▶ **Supplied data**
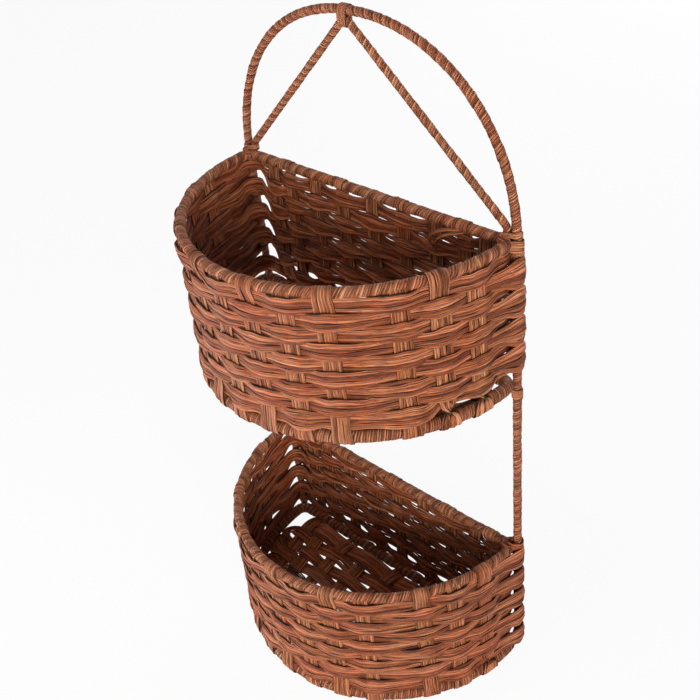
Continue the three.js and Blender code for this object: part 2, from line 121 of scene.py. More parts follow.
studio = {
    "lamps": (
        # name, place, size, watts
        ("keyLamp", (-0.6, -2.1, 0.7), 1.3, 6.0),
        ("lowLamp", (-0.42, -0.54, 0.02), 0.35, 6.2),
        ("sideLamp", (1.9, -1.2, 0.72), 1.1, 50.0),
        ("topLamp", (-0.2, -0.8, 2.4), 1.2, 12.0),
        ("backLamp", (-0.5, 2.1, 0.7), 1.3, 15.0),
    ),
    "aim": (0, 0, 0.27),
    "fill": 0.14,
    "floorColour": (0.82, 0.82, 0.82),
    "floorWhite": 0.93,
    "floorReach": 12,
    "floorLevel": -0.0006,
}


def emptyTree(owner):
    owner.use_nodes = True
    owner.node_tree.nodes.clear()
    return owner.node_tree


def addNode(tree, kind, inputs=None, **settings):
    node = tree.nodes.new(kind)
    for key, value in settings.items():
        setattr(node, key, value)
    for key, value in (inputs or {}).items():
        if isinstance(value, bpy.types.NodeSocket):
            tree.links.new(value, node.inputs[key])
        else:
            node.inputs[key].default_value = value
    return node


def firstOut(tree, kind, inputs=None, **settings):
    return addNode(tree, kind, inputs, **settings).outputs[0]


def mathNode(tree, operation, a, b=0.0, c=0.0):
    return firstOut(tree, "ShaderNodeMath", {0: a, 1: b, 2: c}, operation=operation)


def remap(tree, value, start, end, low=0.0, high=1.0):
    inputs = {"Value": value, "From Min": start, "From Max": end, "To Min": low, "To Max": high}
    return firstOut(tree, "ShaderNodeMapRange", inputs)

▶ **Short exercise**
Write out the full listing exactly as given.

▶ **In response**
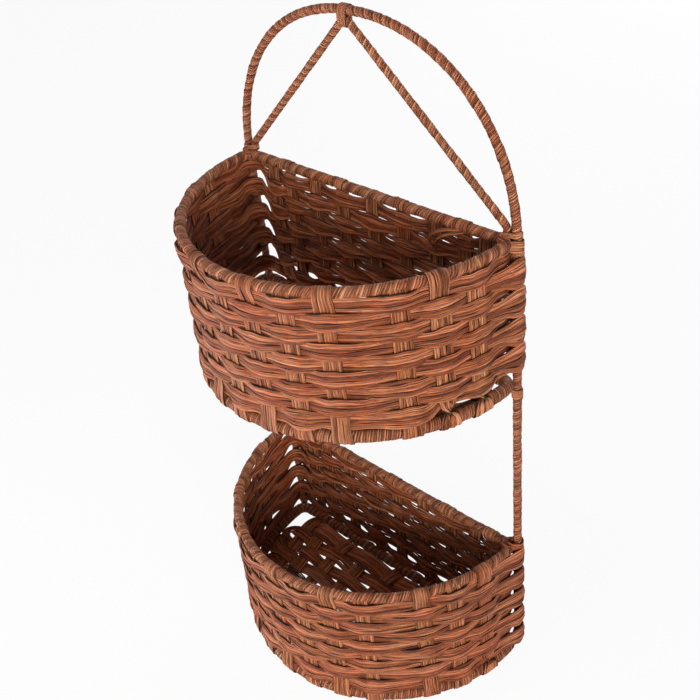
Continue the three.js and Blender code for this object: part 2, from line 121 of scene.py. More parts follow.
studio = {
    "lamps": (
        # name, place, size, watts
        ("keyLamp", (-0.6, -2.1, 0.7), 1.3, 6.0),
        ("lowLamp", (-0.42, -0.54, 0.02), 0.35, 6.2),
        ("sideLamp", (1.9, -1.2, 0.72), 1.1, 50.0),
        ("topLamp", (-0.2, -0.8, 2.4), 1.2, 12.0),
        ("backLamp", (-0.5, 2.1, 0.7), 1.3, 15.0),
    ),
    "aim": (0, 0, 0.27),
    "fill": 0.14,
    "floorColour": (0.82, 0.82, 0.82),
    "floorWhite": 0.93,
    "floorReach": 12,
    "floorLevel": -0.0006,
}


def emptyTree(owner):
    owner.use_nodes = True
    owner.node_tree.nodes.clear()
    return owner.node_tree


def addNode(tree, kind, inputs=None, **settings):
    node = tree.nodes.new(kind)
    for key, value in settings.items():
        setattr(node, key, value)
    for key, value in (inputs or {}).items():
        if isinstance(value, bpy.types.NodeSocket):
            tree.links.new(value, node.inputs[key])
        else:
            node.inputs[key].default_value = value
    return node


def firstOut(tree, kind, inputs=None, **settings):
    return addNode(tree, kind, inputs, **settings).outputs[0]


def mathNode(tree, operation, a, b=0.0, c=0.0):
    return firstOut(tree, "ShaderNodeMath", {0: a, 1: b, 2: c}, operation=operation)


def remap(tree, value, start, end, low=0.0, high=1.0):
    inputs = {"Value": value, "From Min": start, "From Max": end, "To Min": low, "To Max": high}
    return firstOut(tree, "ShaderNodeMapRange", inputs)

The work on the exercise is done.